§ **SOURCE DATA**
##########

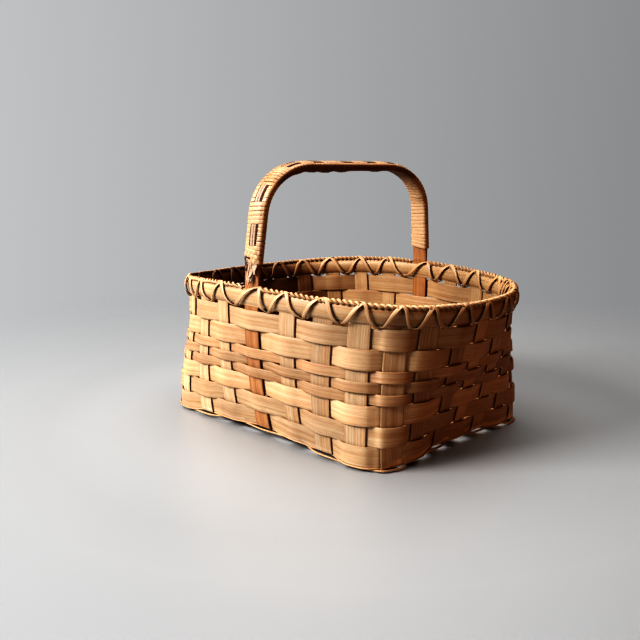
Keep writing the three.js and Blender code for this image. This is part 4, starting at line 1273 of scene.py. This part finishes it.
def tail_skin(top_across, tip_across, top, tip, width, lift, seed):
    """A sliver of cane whose width falls as sqrt(1 - t^7) from its top to its ragged tip, which stands
    off the wood by a share t^2 of its lift and wavers to one side."""
    t = np.linspace(0, 0.995, TAIL_SAMPLES)
    heights, lengths = ARCH[::-1, 2][:LEG_SAMPLES], ARCH_LENGTH[::-1][:LEG_SAMPLES]
    distance = np.interp(top + (tip - top) * t, heights, lengths)
    waver = TAIL_WAVER * np.sin(2 * np.pi * (t * TAIL_WAVE + TAIL_SHIFT * seed)) * t
    across = top_across + (tip_across - top_across) * t + waver
    out = HANDLE_THICKNESS / 2 + TAIL_SEAT + lift * t ** 2 + ROOT_SWELL * bell(t, ROOT_PLACE, ROOT_BREADTH)
    points, side, facing = arch_at(distance, across, out)
    outs = facing + side * TAIL_TWIST * np.sin(TAIL_TURNING * t + seed)[:, None]
    width = width * np.sqrt(1 - t ** 7)
    return path_strip(points, outs, width, TAIL_DEPTH, TAIL_DEPTH, TAIL_SECTION, across=5)


class BASKET_OT_handle(bpy.types.Operator):
    """Bend the handle's hoop, wrap it in cane and weave the flat strip along it"""
    bl_idname = "basket.handle"
    bl_label = "Handle"

    def execute(self, context):
        wood, cane, flat, dark = map(
            wood_material, ("Handle wood", "Handle cane", "Overlay cane", "Overlay painted shade"))
        overlay = overlay_skin(OVERLAY_ACROSS, size_of("overlay_width"), 0.0, 711)
        sliver = overlay_skin(SLIVER_ACROSS, SLIVER_WIDTH, 1.0, 715)
        add_piece("bent_handle_hoop", hoop_skin(), True, 0.5, wood, "handle_wood", "handle_hoop")
        add_piece("cane_handle_wrap", wrap_skin(), False, 0.6, cane, "handle_cane", "handle_wrap")
        add_piece("cane_handle_overlay", overlay, False, 0.5, flat, "overlay_cane", "handle_overlay")
        # The dark material paints shade into the channel beside the flat strip, and the two lines paint it
        # into a gap and a crack.
        add_piece("cane_overlay_painted_shade", sliver, False, 0.5, dark, "overlay_cane")
        for name, *line in OVERLAY_LINES:
            add_piece(name, overlay_skin(*line, 719), False, 0.5, dark, "overlay_cane")
        add_piece("cane_dark_patch", tail_skin(*DARK_PATCH, 8), False, 0.9, dark, "handle_cane")
        for number, tail in enumerate(TAILS, 1):
            add_piece(f"cane_split_tail_{number}", tail_skin(*tail, number), False, 0.3 + 0.1 * number, flat,
                      "handle_cane")
        return {"FINISHED"}


# The camera as fitted to the photo: degrees, millimetres, and pixels of its 640.
CAMERA_AZIMUTH = -45.83
CAMERA_ELEVATION = 11.89
CAMERA_ROLL = 0.37
CAMERA_DISTANCE = 862.3
CAMERA_FOCUS_PX = 841.8
AIM_PX = (343.6, 353.8)
AIM_HEIGHT = 60.0
FRAME_PX = 640.0
SENSOR = 36.0
# Floor: radius and roughness, where it begins to melt into the backdrop and is gone, and how much paler
# it is painted round the basket, as painted light, inside the first distance and not at all past the second,
# in metres.
FLOOR_RADIUS = 4
FLOOR_ROUGHNESS = 0.4
FLOOR_FADE = (0.36, 0.8)
PAINTED_LIGHT_PATCH = (0.17, 0.3)
PAINTED_LIGHT_GAIN = 1.12
# The backdrop's lit side and its side in painted shade, as a direction and the turn towards it where each
# begins.
BACKDROP_WAY = (0.7, -0.7, 0.0)
BACKDROP_BLEND = (-0.35, 0.35)
# Lights: place, target, size, power in watts and colour. The fill is the world's own light.
LIGHTS = {
    "window": ((-1.55, 0.76, 1.15), (0, 0, 0.08), (1.0, 0.8), 49.0, (0.985, 0.99, 1.0)),
    "ceiling": ((0.2, 0.4, 2.0), (0, 0.1, 0), (2.6, 2.2), 52.0, (1.0, 1.0, 1.0)),
    "reflector": ((0.3, -1.6, 0.2), (0, 0, 0.06), (1.4, 0.5), 4.2, (1.0, 0.6, 0.36)),
}
FILL_COLOUR = (1.0, 0.82, 0.68, 1.0)
FILL_STRENGTH = 0.015
EXPOSURE = 0.12
GAMMA = 0.8


def set_pose(item, axes, place):
    """Turns an object's own X, Y and Z to the given axes, and puts it in its place."""
    item.matrix_world = Matrix([*np.column_stack([*axes, place]).tolist(), [0.0, 0.0, 0.0, 1.0]])


def add_camera():
    """The camera looks at the aim point from its azimuth and elevation, rolled about its own axis, and
    is then moved sideways so that the aim point falls on its pixel."""
    azimuth, elevation, roll = np.radians([CAMERA_AZIMUTH, CAMERA_ELEVATION, CAMERA_ROLL])
    level = np.cos(elevation)
    back = np.array([np.sin(azimuth) * level, -np.cos(azimuth) * level, np.sin(elevation)])
    right = np.array([np.cos(azimuth), np.sin(azimuth), 0.0])
    up = np.cross(back, right)
    cos, sin = np.cos(roll), np.sin(roll)
    axes = np.array([cos * right + sin * up, cos * up - sin * right, back])
    x, y = [(pixel - FRAME_PX / 2) / CAMERA_FOCUS_PX * CAMERA_DISTANCE for pixel in AIM_PX]
    spot = np.array([0, 0, AIM_HEIGHT]) - axes.T @ np.array([x, -y, -CAMERA_DISTANCE])
    data = bpy.data.cameras.new("photo_view")
    data.sensor_width = SENSOR
    data.lens = CAMERA_FOCUS_PX * SENSOR / FRAME_PX
    camera = linked("photo_view", data)
    set_pose(camera, axes, spot / MM)
    bpy.context.scene.camera = camera


def area_light(name, place, target, size, power, colour):
    """A soft rectangular light that faces its target."""
    data = bpy.data.lights.new(name, "AREA")
    data.shape = "RECTANGLE"
    data.size, data.size_y = size
    data.energy = power
    data.color = colour
    aim = unit(np.array(target) - np.array(place))
    side = unit(np.cross(aim, UP))
    set_pose(linked(name, data), (side, np.cross(side, aim), -aim), place)


def add_floor():
    """A wide disc with painted light round the basket, whose surface turns clear far out, over the backdrop.
    """
    angle = np.linspace(0, 2 * np.pi, 97)[:-1]
    ring = np.stack([FLOOR_RADIUS * np.cos(angle), FLOOR_RADIUS * np.sin(angle), 0 * angle], -1)
    mesh = bpy.data.meshes.new("floor")
    mesh.from_pydata(ring.tolist(), [], [list(range(len(ring)))])
    material, graph, shader = new_material("Floor")
    light, dark = colours("floor")
    place = graph.add("ShaderNodeTexCoord").outputs["Object"]
    distance = graph.add("ShaderNodeVectorMath", {0: place}, operation="LENGTH").outputs["Value"]
    tone = graph.mix(graph.ramp(graph.noise(place, 3.0, 2.0), 0.3, 0.7, 0.0, 0.12), light, dark)
    # Painted light: the floor is paler round the basket, where the basket's shade falls on it.
    tone = graph.mix(graph.ramp(distance, *PAINTED_LIGHT_PATCH, 1.0, 0.0), tone, [c * PAINTED_LIGHT_GAIN for c in light])
    graph.put(shader, {"Base Color": tone, "Roughness": FLOOR_ROUGHNESS})
    clear = graph.add("ShaderNodeBsdfTransparent")
    blend = graph.add("ShaderNodeMixShader", {
        0: graph.ramp(distance, *FLOOR_FADE), 1: shader.outputs["BSDF"], 2: clear.outputs["BSDF"]})
    graph.put(graph.tree.nodes["Material Output"], {"Surface": blend.outputs["Shader"]})
    mesh.materials.append(material)
    linked("floor", mesh)


def set_world():
    """The camera sees a backdrop that goes from light to dark grey, painted light and shade. The rest is lit
    by a warm fill.
    """
    scene = bpy.context.scene
    scene.world = scene.world or bpy.data.worlds.new("Studio")
    graph = Graph(scene.world)
    shown = graph.tree.nodes["Background"]
    heading = graph.add("ShaderNodeTexCoord").outputs["Generated"]
    across = graph.add("ShaderNodeVectorMath", {0: heading, 1: BACKDROP_WAY}, operation="DOT_PRODUCT")
    share = graph.ramp(across.outputs["Value"], *BACKDROP_BLEND)
    graph.put(shown, {"Color": graph.mix(share, *colours("backdrop"))})
    fill = graph.add("ShaderNodeBackground", {"Color": FILL_COLOUR, "Strength": FILL_STRENGTH})
    seen = graph.add("ShaderNodeLightPath").outputs["Is Camera Ray"]
    blend = graph.add("ShaderNodeMixShader", {0: seen, 1: fill.outputs[0], 2: shown.outputs[0]})
    graph.put(graph.tree.nodes["World Output"], {"Surface": blend.outputs[0]})


class BASKET_OT_stage(bpy.types.Operator):
    """Set the pale floor, the soft light and the camera"""
    bl_idname = "basket.stage"
    bl_label = "Floor, light and camera"

    def execute(self, context):
        add_floor()
        set_world()
        for name, settings in LIGHTS.items():
            area_light(name, *settings)
        add_camera()
        view = context.scene.view_settings
        view.view_transform = "Standard"
        view.look = "Very High Contrast"
        view.gamma = GAMMA
        view.exposure = EXPOSURE
        return {"FINISHED"}


class BASKET_PT_panel(bpy.types.Panel):
    """Lists the basket's parts and their settings"""
    bl_label = "Splint basket"
    bl_idname = "BASKET_PT_panel"
    bl_space_type = "VIEW_3D"
    bl_region_type = "UI"
    bl_category = "Basket"

    def draw(self, context):
        for operator in OPERATORS:
            self.layout.operator(operator.bl_idname)
        for group in (context.scene.basket_sizes, context.scene.basket_colours):
            box = self.layout.box()
            for name in group.__annotations__:
                box.prop(group, name)


OPERATORS = (
    BASKET_OT_stage, BASKET_OT_splints, BASKET_OT_weavers, BASKET_OT_rims, BASKET_OT_filler,
    BASKET_OT_lashing, BASKET_OT_handle)
CLASSES = (BasketSizes, BasketColours, *OPERATORS, BASKET_PT_panel)


def register():
    for item in CLASSES:
        bpy.utils.register_class(item)
    bpy.types.Scene.basket_sizes = bpy.props.PointerProperty(type=BasketSizes)
    bpy.types.Scene.basket_colours = bpy.props.PointerProperty(type=BasketColours)


def unregister():
    del bpy.types.Scene.basket_colours
    del bpy.types.Scene.basket_sizes
    for item in reversed(CLASSES):
        bpy.utils.unregister_class(item)


def main():
    register()
    bpy.ops.basket.stage()
    bpy.ops.basket.splints()
    bpy.ops.basket.weavers()
    bpy.ops.basket.rims()
    bpy.ops.basket.filler()
    bpy.ops.basket.lashing()
    bpy.ops.basket.handle()


if __name__ == "__main__":
    main()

##########

§ **WHAT YOU WILL DO**
Print the listing above from its first line through the line with "TAIL_DEPTH, TAIL_SECTION, across=5)", and stop there.

§ **TASK OUTPUT**
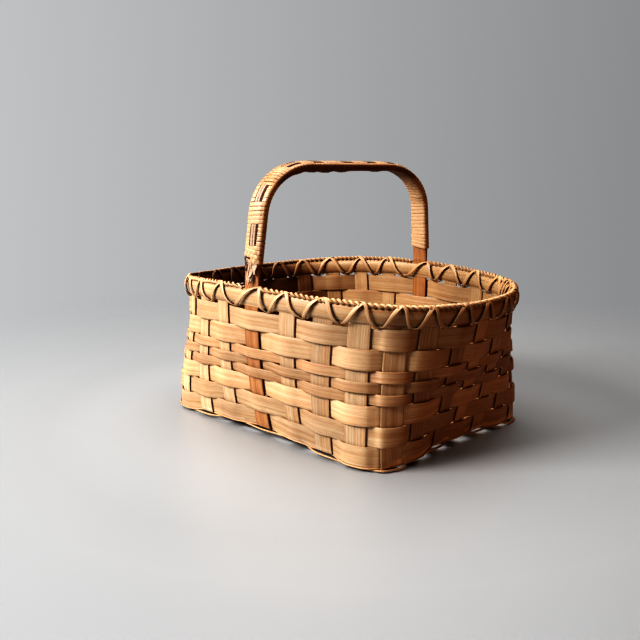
Keep writing the three.js and Blender code for this image. This is part 4, starting at line 1273 of scene.py. This part finishes it.
def tail_skin(top_across, tip_across, top, tip, width, lift, seed):
    """A sliver of cane whose width falls as sqrt(1 - t^7) from its top to its ragged tip, which stands
    off the wood by a share t^2 of its lift and wavers to one side."""
    t = np.linspace(0, 0.995, TAIL_SAMPLES)
    heights, lengths = ARCH[::-1, 2][:LEG_SAMPLES], ARCH_LENGTH[::-1][:LEG_SAMPLES]
    distance = np.interp(top + (tip - top) * t, heights, lengths)
    waver = TAIL_WAVER * np.sin(2 * np.pi * (t * TAIL_WAVE + TAIL_SHIFT * seed)) * t
    across = top_across + (tip_across - top_across) * t + waver
    out = HANDLE_THICKNESS / 2 + TAIL_SEAT + lift * t ** 2 + ROOT_SWELL * bell(t, ROOT_PLACE, ROOT_BREADTH)
    points, side, facing = arch_at(distance, across, out)
    outs = facing + side * TAIL_TWIST * np.sin(TAIL_TURNING * t + seed)[:, None]
    width = width * np.sqrt(1 - t ** 7)
    return path_strip(points, outs, width, TAIL_DEPTH, TAIL_DEPTH, TAIL_SECTION, across=5)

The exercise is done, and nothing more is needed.